- INPUT DATA
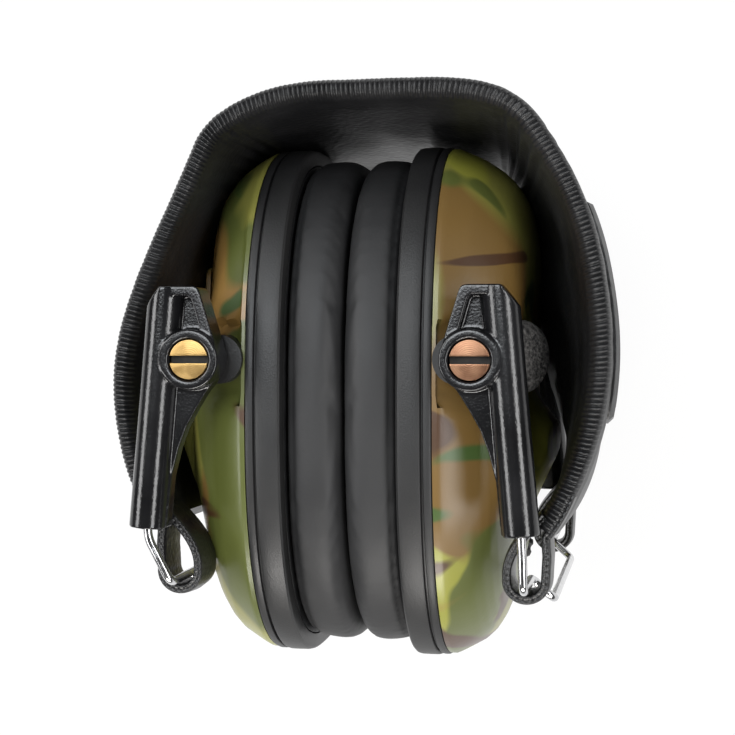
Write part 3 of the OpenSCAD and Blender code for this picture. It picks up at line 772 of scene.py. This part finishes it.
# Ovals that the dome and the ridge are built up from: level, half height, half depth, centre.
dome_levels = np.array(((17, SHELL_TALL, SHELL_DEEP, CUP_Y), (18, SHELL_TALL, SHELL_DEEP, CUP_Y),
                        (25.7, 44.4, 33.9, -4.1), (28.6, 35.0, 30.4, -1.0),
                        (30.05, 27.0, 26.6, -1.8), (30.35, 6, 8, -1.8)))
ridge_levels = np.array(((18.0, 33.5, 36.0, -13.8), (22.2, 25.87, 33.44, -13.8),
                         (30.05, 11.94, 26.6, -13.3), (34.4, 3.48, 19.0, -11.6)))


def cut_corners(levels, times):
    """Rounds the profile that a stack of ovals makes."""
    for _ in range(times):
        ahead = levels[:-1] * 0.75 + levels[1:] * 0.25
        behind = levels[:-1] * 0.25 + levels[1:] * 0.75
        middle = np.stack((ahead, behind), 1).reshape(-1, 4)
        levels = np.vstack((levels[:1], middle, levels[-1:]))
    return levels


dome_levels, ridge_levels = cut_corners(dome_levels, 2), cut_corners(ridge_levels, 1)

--

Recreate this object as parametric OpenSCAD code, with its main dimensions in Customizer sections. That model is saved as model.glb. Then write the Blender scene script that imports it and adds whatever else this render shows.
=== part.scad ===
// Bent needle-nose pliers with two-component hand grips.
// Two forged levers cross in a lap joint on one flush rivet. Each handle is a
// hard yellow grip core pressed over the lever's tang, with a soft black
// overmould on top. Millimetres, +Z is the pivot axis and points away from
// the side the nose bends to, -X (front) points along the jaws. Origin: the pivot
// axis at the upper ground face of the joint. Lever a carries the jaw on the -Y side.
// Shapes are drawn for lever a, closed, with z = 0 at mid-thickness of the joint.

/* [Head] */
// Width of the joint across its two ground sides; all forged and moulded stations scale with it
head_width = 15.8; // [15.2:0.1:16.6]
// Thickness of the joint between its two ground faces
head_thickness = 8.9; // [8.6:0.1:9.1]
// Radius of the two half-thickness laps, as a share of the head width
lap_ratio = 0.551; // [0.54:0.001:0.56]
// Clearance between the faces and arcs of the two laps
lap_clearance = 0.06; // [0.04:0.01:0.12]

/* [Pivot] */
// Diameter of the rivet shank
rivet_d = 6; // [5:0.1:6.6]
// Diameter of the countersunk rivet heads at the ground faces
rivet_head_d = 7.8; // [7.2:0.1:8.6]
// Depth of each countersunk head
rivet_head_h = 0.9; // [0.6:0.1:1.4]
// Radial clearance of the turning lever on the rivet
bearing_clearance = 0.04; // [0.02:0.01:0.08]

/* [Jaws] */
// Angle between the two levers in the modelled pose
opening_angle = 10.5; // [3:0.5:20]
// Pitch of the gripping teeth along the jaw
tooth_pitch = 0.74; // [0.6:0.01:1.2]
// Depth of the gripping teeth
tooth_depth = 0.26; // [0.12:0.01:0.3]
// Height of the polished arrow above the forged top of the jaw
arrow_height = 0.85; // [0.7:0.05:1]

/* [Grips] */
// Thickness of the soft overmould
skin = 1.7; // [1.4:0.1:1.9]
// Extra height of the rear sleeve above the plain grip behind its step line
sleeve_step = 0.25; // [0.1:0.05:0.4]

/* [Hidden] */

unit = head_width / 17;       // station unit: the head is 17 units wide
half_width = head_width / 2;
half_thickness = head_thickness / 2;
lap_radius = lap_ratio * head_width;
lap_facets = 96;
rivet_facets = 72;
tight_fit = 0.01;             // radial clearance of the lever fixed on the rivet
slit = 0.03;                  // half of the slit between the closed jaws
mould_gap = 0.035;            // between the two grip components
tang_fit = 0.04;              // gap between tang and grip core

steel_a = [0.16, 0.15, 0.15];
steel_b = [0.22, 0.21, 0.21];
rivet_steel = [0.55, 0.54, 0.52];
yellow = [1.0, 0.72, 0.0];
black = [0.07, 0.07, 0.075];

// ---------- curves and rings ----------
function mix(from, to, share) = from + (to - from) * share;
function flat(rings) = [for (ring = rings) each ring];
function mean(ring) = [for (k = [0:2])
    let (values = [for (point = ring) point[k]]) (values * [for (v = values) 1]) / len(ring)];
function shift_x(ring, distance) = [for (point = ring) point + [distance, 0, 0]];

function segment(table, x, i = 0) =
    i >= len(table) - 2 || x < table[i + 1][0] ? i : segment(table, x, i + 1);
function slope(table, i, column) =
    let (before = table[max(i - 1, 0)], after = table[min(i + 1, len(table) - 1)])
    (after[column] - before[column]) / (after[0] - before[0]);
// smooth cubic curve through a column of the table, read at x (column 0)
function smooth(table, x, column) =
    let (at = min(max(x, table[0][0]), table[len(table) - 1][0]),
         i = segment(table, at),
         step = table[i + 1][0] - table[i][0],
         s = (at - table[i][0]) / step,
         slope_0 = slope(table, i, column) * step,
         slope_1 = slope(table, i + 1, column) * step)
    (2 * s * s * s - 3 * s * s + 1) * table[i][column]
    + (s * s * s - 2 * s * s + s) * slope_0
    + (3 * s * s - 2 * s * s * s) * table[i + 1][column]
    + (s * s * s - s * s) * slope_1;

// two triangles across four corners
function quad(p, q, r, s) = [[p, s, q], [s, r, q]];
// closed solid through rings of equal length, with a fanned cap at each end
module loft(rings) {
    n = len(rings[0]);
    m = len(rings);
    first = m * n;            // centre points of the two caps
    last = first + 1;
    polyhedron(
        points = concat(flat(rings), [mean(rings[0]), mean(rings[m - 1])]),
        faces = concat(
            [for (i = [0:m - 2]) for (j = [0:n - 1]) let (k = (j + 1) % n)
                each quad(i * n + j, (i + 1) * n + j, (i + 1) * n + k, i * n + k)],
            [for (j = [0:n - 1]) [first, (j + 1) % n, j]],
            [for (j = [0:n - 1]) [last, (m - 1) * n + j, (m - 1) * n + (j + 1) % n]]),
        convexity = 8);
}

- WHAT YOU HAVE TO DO
Begin with the line containing "Write part 3", end with the line containing "2), cut_corners(ridge_levels, 1)", and repeat every line in that stretch exactly.

- REPLY
Write part 3 of the OpenSCAD and Blender code for this picture. It picks up at line 772 of scene.py. This part finishes it.
# Ovals that the dome and the ridge are built up from: level, half height, half depth, centre.
dome_levels = np.array(((17, SHELL_TALL, SHELL_DEEP, CUP_Y), (18, SHELL_TALL, SHELL_DEEP, CUP_Y),
                        (25.7, 44.4, 33.9, -4.1), (28.6, 35.0, 30.4, -1.0),
                        (30.05, 27.0, 26.6, -1.8), (30.35, 6, 8, -1.8)))
ridge_levels = np.array(((18.0, 33.5, 36.0, -13.8), (22.2, 25.87, 33.44, -13.8),
                         (30.05, 11.94, 26.6, -13.3), (34.4, 3.48, 19.0, -11.6)))


def cut_corners(levels, times):
    """Rounds the profile that a stack of ovals makes."""
    for _ in range(times):
        ahead = levels[:-1] * 0.75 + levels[1:] * 0.25
        behind = levels[:-1] * 0.25 + levels[1:] * 0.75
        middle = np.stack((ahead, behind), 1).reshape(-1, 4)
        levels = np.vstack((levels[:1], middle, levels[-1:]))
    return levels


dome_levels, ridge_levels = cut_corners(dome_levels, 2), cut_corners(ridge_levels, 1)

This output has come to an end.